How the Team Measured Success
The improvement was only believable because the team measured it, and the way they measured shaped what they built.
Building the test set from real tickets
Rather than invent test questions, the team pulled real customer questions from past tickets, including many the help center did not cover. Those uncovered questions became the heart of the test set, because they were exactly the cases that triggered fabrication. Each prompt change was scored against the same set, so improvement was attributable rather than anecdotal.
Scoring grounding, not just correctness
The team scored each answer on whether it was actually supported by the cited article, not merely whether it happened to be right. An answer that was correct but ungrounded was treated as a near miss, because it would fail on the next similar question. This focus on grounding caught fragile answers that a correctness-only score would have passed.
Watching the two failure modes together
They tracked fabrication and unnecessary abstention side by side, on one dashboard.
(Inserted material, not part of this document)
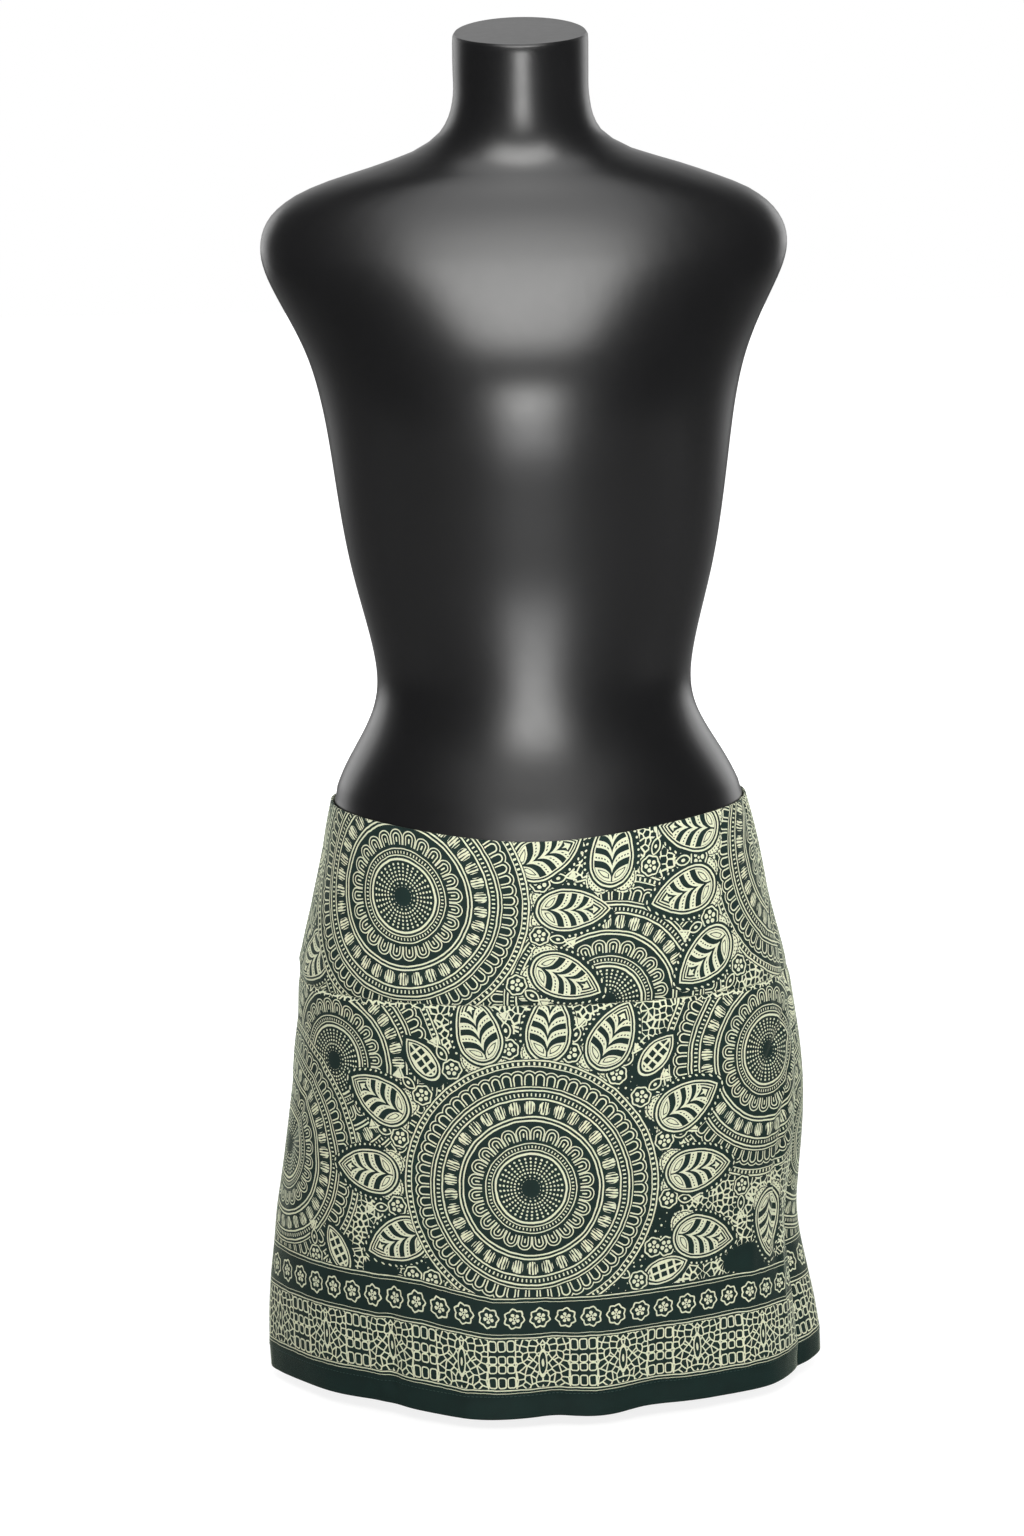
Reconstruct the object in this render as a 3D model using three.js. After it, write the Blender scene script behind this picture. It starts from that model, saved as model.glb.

Watching both at once was what let them catch the over-abstention regression early, before customers noticed the assistant had become unhelpfully cautious. Optimizing one number in isolation would have hidden the cost showing up in the other.
Frequently Asked Questions
Why did the team consider a model upgrade first?
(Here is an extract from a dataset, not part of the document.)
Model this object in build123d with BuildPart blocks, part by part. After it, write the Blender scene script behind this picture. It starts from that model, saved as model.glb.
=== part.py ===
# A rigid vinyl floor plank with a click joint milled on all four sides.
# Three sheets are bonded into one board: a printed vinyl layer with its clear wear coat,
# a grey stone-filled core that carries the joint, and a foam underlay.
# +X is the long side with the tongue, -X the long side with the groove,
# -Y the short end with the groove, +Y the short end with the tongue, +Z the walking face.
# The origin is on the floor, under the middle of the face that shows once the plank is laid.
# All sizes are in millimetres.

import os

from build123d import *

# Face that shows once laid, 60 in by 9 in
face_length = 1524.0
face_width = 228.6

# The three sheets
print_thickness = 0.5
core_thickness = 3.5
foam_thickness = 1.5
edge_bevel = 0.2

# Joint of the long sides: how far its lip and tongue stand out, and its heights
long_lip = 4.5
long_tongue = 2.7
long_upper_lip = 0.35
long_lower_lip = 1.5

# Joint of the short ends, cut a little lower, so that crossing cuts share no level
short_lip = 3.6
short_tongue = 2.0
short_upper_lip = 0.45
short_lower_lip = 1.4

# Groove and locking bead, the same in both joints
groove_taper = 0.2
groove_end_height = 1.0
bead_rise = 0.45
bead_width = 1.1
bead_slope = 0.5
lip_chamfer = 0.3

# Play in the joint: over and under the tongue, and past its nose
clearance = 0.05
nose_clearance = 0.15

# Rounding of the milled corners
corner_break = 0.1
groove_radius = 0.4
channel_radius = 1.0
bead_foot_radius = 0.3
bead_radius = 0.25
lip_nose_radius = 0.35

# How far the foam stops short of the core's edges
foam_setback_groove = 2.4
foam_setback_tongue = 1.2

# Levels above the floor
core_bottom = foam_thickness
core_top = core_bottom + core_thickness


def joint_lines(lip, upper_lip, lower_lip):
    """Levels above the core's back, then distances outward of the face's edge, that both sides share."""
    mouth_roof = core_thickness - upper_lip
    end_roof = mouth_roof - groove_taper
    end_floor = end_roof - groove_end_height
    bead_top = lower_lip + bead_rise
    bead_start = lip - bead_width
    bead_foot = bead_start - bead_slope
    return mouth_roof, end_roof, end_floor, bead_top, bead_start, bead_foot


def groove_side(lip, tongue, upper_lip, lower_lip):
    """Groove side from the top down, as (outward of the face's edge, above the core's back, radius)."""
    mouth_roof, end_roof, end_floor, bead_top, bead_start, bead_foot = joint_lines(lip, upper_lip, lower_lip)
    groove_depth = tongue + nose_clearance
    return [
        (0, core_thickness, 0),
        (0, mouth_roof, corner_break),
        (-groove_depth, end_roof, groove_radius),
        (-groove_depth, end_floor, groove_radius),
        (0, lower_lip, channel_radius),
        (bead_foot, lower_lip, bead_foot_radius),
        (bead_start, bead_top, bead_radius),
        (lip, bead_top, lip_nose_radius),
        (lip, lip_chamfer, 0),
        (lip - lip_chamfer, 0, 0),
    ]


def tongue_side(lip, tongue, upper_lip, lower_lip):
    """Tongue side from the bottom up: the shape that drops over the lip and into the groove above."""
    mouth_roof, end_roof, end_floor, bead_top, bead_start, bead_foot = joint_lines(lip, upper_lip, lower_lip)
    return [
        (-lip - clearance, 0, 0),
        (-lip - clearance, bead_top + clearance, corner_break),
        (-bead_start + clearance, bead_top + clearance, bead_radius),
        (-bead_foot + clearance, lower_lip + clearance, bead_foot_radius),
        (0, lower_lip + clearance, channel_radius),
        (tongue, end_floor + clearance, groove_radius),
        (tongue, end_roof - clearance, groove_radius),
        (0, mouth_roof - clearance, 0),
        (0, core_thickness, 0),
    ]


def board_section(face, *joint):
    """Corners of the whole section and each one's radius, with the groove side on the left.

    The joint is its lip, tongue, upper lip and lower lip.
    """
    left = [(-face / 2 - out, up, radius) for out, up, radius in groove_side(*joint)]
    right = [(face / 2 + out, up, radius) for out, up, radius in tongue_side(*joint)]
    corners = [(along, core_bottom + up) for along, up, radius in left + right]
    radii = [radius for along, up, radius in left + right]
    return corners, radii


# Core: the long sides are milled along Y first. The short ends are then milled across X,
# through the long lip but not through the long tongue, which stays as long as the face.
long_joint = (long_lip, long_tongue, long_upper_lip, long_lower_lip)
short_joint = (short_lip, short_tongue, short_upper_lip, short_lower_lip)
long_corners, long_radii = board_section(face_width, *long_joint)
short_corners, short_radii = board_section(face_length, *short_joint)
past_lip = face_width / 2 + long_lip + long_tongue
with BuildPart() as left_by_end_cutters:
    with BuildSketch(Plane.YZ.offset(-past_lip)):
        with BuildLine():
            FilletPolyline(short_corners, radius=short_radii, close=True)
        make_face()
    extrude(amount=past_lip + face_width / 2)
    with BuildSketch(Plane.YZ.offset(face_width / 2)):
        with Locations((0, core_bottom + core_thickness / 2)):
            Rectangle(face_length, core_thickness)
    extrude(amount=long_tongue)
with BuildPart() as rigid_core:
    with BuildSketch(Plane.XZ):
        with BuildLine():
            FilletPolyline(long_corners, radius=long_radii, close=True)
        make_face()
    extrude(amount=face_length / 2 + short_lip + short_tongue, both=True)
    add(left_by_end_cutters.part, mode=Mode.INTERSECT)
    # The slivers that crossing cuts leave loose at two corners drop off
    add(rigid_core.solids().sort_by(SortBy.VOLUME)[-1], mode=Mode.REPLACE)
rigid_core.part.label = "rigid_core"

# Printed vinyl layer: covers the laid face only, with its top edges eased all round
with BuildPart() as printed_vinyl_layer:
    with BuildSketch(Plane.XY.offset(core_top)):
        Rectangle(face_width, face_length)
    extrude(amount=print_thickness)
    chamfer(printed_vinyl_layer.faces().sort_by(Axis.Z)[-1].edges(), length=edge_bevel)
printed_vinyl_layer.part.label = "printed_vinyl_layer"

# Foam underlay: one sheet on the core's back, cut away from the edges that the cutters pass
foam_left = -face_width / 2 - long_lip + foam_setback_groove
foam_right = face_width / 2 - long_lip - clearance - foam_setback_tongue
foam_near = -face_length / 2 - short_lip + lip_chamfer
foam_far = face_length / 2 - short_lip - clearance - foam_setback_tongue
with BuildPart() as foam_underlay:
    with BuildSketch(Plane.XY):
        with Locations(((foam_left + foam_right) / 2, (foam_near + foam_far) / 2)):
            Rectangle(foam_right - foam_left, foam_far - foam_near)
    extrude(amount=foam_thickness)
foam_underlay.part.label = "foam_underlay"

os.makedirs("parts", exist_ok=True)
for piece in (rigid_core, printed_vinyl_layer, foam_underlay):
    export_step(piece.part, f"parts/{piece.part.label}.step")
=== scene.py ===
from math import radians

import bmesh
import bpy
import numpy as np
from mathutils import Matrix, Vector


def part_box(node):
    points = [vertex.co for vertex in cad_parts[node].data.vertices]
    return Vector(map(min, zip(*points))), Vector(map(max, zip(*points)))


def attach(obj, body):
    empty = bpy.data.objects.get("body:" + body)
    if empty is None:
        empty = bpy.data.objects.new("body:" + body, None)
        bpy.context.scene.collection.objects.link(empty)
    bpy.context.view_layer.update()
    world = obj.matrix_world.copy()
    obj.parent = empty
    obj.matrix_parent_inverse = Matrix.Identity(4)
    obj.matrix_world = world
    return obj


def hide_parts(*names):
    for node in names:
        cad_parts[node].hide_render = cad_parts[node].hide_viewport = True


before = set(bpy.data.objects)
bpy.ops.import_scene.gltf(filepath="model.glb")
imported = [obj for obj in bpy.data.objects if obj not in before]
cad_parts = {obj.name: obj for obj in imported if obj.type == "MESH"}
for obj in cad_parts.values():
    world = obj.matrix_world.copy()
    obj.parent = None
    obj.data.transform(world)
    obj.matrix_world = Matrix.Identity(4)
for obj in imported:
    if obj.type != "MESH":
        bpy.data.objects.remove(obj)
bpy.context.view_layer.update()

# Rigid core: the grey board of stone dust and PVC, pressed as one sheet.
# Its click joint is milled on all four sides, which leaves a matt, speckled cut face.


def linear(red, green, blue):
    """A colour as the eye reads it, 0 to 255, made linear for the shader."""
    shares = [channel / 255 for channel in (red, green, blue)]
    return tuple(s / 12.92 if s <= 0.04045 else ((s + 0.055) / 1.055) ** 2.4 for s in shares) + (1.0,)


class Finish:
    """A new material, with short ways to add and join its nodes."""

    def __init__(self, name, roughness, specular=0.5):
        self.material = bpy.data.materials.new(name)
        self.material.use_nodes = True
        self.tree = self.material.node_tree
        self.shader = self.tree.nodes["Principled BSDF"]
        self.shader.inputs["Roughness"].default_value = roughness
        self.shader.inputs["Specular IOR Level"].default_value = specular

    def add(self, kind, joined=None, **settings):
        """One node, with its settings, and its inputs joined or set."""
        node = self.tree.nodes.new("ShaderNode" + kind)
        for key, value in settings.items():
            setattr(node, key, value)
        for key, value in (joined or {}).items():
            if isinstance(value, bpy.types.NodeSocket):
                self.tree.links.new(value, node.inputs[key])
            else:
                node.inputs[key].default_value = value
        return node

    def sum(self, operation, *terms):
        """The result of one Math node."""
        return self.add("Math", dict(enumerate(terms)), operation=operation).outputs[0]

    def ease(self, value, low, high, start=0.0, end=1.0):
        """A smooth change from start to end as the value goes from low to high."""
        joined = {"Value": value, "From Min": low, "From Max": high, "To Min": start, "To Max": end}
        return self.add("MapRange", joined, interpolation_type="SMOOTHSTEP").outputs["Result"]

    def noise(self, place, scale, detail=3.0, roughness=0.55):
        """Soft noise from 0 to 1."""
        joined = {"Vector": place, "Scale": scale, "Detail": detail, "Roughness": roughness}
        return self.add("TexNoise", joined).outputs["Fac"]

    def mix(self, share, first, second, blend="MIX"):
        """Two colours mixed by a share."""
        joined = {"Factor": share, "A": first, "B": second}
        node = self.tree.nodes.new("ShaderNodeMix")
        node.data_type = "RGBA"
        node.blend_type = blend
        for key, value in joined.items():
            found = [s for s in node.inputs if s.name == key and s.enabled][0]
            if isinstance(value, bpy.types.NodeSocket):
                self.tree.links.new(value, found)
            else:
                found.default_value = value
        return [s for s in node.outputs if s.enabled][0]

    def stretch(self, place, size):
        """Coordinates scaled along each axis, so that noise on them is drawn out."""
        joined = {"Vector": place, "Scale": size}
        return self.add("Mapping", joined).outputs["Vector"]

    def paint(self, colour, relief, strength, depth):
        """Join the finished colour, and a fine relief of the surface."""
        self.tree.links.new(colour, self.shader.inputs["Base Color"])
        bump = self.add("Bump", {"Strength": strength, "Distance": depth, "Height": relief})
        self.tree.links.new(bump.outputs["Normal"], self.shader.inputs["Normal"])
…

Because fabrication is widely assumed to be a measure of model intelligence, so a smarter model feels like the natural fix. The closer look revealed the prompt supplied no source material and no abstention option, meaning even a better model would have kept guessing from memory. The cause was structural, not capability.
Did grounding alone solve the problem?
Mostly for covered topics, but not entirely. Grounding stopped invented features where articles existed, but gaps in the documentation still produced guesses until the abstention clause was added. The two changes together, not grounding alone, brought fabrication under control.
Why was lower deflection an acceptable trade?
Because a confident wrong answer generated a follow-up ticket and eroded trust, making it more costly than an honest hand-off. Deflecting fewer tickets while misleading almost none netted out better for both customer satisfaction and total support load.
How did the team handle over-abstention?
They treated it as a separate, opposite problem: the assistant declining questions the articles actually answered. Tuning the abstention clause and improving which articles were retrieved brought it back into balance. The goal became calibration, not maximum caution.
What would they do differently next time?
Start with grounding and abstention from day one rather than launching on a memory-only prompt, and build the measurement set—including unanswerable questions—before going live. Most of the pain came from diagnosing in production what a small upfront test set would have revealed.
Key Takeaways
- The team's confident wrong answers traced to a prompt with no supplied source material and no permission to abstain, not to model limitations.
- Grounding the assistant in help-center articles cut invented features, and an abstention clause converted remaining guesses into honest hand-offs.
- Evidence requirements and a verification pass handled the subtler errors on sensitive topics like billing and policy.
- The trade was lower deflection for far more trustworthy answers, which the team judged a clear net win.
- Staging changes with measurement after each one made improvement attributable and caught an over-abstention regression early.